This isn't a situation like the NDP federally where they have 10% of the votes in 100 ridings and get no seats, or where the Federal conservatives can get 35% of the votes in Ontario and get 15% of the seats or something.
Sure. Look at Edmonton Centre. David Shepherd won with 73% of the vote. Richard Wong was 2nd place with 23%. That means Shepherd really only needed 24% to win in our current system, which means 50% of Edmonton-Centre were not critical votes - in other words, not really needed. Thousands of votes became effectively 'useless'.

Likewise, the same situation happened in many rural ridings in Alberta.

The most glaring problem was in 2019 when 10% of the popular vote went to the Alberta Party, but received none of the representation.

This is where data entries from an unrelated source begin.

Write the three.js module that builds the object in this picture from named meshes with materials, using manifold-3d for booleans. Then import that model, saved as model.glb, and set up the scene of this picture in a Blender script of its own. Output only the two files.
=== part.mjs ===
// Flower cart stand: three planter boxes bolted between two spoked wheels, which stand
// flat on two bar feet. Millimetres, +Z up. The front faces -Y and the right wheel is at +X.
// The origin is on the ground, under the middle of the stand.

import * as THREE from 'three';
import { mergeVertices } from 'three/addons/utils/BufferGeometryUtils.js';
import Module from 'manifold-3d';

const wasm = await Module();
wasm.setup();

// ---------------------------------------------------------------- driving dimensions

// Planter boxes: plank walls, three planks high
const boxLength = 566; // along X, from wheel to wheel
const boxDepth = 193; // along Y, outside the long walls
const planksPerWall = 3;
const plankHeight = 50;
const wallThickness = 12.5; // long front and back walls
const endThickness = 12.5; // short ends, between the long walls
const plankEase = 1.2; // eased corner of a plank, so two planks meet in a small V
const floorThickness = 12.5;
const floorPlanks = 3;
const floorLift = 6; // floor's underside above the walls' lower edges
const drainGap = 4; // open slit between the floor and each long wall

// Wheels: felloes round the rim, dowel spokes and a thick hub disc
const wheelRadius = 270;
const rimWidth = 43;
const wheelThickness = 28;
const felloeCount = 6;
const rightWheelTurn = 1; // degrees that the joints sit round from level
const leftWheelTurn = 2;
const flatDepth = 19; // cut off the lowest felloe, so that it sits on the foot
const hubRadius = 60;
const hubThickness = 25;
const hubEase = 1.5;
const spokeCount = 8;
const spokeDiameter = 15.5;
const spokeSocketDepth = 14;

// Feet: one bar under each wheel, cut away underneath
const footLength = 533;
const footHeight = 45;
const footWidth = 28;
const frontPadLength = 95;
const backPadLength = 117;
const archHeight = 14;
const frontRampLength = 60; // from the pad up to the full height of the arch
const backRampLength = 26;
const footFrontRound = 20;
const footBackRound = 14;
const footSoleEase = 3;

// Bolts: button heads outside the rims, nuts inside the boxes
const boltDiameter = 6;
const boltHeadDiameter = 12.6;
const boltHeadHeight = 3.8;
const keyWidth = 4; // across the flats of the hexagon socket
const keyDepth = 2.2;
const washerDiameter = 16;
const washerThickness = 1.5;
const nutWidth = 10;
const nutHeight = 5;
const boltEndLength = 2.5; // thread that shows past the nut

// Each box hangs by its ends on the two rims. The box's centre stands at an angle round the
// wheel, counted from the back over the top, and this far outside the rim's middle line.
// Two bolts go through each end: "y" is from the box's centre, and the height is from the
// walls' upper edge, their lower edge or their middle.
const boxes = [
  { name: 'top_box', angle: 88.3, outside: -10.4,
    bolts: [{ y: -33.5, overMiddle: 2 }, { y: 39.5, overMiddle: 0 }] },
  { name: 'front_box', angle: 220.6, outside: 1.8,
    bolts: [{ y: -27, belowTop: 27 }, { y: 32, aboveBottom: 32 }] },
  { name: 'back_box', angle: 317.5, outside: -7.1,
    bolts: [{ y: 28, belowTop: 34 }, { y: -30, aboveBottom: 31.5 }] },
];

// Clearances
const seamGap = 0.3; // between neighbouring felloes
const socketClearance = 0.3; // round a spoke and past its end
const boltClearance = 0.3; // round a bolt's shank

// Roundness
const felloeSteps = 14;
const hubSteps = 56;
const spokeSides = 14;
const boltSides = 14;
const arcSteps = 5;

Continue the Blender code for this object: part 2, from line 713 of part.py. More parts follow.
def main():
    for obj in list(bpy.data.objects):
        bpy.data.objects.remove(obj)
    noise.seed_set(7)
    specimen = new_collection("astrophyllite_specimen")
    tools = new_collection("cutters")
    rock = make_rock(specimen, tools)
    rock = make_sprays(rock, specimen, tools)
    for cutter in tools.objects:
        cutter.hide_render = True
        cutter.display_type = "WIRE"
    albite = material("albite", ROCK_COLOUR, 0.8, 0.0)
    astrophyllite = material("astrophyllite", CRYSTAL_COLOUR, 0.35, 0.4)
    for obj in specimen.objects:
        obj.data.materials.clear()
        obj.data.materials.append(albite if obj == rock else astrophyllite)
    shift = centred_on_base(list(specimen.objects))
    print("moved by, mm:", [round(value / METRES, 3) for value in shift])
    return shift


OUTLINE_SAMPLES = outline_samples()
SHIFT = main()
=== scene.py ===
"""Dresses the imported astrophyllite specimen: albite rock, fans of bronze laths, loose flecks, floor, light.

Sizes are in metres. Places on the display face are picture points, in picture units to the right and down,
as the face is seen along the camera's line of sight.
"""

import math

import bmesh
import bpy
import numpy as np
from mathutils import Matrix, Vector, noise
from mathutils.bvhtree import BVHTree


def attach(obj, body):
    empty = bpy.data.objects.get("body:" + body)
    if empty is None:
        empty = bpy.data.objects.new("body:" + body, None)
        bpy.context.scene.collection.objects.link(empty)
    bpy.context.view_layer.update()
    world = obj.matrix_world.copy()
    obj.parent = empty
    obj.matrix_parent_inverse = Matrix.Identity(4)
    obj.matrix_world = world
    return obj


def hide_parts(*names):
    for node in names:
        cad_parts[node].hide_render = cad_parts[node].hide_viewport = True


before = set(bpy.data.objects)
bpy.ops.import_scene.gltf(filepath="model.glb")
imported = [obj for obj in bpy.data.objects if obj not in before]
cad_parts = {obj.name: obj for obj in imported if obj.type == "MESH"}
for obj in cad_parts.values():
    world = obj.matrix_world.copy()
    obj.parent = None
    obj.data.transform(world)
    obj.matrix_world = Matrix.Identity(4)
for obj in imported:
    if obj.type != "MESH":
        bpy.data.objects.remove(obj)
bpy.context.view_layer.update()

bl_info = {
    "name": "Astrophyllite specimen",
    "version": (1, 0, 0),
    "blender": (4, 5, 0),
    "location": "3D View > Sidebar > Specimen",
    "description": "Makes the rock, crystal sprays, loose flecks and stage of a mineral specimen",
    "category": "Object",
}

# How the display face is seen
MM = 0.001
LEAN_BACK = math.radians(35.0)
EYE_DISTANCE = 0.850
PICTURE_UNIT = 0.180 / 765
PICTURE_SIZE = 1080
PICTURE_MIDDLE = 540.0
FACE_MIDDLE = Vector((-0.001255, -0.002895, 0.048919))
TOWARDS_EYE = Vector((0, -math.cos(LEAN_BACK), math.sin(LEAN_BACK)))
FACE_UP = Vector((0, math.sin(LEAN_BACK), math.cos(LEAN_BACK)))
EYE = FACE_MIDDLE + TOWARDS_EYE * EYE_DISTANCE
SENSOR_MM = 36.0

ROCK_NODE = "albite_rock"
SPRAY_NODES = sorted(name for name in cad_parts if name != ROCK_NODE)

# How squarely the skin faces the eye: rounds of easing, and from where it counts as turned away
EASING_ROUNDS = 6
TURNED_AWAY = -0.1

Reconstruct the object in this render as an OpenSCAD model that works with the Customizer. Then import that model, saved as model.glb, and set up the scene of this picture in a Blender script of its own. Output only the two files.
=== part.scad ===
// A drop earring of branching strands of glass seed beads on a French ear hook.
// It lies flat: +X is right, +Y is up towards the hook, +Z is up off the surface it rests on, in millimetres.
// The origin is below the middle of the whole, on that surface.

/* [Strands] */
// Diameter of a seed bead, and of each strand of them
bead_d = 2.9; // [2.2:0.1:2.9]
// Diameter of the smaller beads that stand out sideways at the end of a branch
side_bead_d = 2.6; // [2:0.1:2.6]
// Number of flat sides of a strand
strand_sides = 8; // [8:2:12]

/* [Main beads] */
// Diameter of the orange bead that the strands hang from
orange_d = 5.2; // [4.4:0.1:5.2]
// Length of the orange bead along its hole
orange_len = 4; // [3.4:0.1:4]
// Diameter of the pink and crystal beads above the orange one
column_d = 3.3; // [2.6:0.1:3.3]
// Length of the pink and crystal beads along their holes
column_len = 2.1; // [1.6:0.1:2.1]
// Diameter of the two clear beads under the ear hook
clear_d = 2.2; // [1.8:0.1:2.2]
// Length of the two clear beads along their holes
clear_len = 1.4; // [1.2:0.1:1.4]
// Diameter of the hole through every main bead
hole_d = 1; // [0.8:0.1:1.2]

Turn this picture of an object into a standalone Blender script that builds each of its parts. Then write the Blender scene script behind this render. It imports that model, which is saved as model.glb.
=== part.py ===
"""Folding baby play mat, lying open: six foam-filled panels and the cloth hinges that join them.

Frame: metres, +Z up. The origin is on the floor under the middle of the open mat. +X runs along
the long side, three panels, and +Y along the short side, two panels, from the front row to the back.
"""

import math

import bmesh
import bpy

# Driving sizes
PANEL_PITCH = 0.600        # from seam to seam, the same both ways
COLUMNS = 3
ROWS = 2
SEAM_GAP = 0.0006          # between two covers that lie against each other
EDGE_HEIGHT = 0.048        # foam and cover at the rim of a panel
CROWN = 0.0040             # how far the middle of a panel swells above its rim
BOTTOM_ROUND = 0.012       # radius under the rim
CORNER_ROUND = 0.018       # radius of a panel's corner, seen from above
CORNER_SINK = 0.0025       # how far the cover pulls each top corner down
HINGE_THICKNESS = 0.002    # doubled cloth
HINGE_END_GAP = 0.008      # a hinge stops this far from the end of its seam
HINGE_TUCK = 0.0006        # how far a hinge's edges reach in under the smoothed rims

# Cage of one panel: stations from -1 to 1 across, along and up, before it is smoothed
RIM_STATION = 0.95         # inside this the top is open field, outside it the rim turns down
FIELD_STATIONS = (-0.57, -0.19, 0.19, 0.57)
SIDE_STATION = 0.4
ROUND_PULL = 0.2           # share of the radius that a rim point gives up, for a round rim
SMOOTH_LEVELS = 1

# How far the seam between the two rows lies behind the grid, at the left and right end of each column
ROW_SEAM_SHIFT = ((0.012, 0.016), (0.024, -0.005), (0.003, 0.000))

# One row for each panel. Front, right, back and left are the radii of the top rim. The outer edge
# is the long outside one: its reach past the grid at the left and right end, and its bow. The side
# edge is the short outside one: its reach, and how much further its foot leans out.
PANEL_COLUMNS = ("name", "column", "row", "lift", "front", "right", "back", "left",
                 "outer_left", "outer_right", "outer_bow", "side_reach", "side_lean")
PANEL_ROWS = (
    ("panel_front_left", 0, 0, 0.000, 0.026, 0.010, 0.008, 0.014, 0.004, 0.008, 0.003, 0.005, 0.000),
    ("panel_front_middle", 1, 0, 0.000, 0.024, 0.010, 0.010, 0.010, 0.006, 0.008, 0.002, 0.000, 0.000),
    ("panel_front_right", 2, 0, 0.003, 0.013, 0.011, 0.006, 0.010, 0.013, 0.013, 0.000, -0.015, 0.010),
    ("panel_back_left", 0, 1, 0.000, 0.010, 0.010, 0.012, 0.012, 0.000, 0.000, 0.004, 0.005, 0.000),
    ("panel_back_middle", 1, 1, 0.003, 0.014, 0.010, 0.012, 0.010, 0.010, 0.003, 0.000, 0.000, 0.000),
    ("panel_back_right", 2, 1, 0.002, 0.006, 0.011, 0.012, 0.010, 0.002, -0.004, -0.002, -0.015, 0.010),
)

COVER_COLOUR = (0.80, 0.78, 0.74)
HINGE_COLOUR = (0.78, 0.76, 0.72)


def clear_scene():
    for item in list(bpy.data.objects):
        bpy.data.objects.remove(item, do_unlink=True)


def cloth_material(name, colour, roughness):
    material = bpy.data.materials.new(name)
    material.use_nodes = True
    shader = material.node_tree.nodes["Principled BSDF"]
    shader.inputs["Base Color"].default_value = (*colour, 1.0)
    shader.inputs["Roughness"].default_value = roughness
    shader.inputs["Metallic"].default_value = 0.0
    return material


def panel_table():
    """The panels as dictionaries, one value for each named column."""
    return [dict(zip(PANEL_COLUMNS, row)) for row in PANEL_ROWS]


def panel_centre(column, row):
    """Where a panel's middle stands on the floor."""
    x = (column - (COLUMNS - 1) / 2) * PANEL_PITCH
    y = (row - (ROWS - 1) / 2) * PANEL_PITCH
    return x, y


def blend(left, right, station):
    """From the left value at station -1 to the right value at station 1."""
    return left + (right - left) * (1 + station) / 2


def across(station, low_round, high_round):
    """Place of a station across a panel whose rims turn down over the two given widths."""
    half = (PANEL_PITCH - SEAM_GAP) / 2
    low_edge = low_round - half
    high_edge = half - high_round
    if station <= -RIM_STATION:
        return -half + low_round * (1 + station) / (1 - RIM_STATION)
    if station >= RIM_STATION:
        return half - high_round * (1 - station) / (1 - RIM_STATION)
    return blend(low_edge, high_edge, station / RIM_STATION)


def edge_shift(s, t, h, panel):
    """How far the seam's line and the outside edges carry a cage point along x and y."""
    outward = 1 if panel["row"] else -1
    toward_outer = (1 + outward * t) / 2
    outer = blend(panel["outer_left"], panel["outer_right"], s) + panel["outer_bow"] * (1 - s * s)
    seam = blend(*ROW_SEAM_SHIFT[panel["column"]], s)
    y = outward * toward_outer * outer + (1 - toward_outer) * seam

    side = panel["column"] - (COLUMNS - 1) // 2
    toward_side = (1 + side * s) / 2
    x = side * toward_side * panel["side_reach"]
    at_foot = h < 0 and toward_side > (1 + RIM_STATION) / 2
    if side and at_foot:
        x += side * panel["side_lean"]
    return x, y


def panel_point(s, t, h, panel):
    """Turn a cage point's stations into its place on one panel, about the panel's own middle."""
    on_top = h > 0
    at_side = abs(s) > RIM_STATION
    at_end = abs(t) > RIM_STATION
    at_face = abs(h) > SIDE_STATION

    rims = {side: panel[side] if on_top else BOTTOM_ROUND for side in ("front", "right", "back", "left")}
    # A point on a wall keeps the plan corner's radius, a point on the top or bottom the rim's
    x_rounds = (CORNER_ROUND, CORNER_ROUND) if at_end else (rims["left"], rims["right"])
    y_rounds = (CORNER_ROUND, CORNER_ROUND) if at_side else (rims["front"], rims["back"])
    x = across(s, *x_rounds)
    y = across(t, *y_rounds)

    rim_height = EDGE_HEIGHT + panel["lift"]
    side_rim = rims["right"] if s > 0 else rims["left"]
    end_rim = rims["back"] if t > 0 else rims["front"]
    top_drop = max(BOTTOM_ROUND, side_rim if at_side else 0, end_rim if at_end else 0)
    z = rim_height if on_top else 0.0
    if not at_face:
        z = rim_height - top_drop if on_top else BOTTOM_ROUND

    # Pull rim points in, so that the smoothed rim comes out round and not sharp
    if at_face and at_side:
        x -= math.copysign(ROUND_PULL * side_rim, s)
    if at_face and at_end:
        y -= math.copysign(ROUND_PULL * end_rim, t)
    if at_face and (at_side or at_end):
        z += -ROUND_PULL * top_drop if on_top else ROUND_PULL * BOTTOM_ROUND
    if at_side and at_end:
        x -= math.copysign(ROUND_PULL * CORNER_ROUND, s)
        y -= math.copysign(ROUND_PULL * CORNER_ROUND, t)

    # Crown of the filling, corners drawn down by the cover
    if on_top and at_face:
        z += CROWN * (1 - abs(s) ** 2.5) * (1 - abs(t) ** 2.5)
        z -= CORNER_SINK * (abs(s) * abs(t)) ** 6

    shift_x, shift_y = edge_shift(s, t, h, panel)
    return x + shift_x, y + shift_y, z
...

FPTP also encourages tactical voting — casting a ballot not for the person you want to vote for, but for the candidate best positioned to defeat the candidate you most dislike. So people who hold their nose and vote NDP or who hold their nose and vote UCP. I'd say that was a pretty obvious phenomena if you even just look at the comments in the GT Election thread.

There are probably better systems out there that means that people can actually have their votes count equally and with greater representation in the Leg. FPTP does not allow for that.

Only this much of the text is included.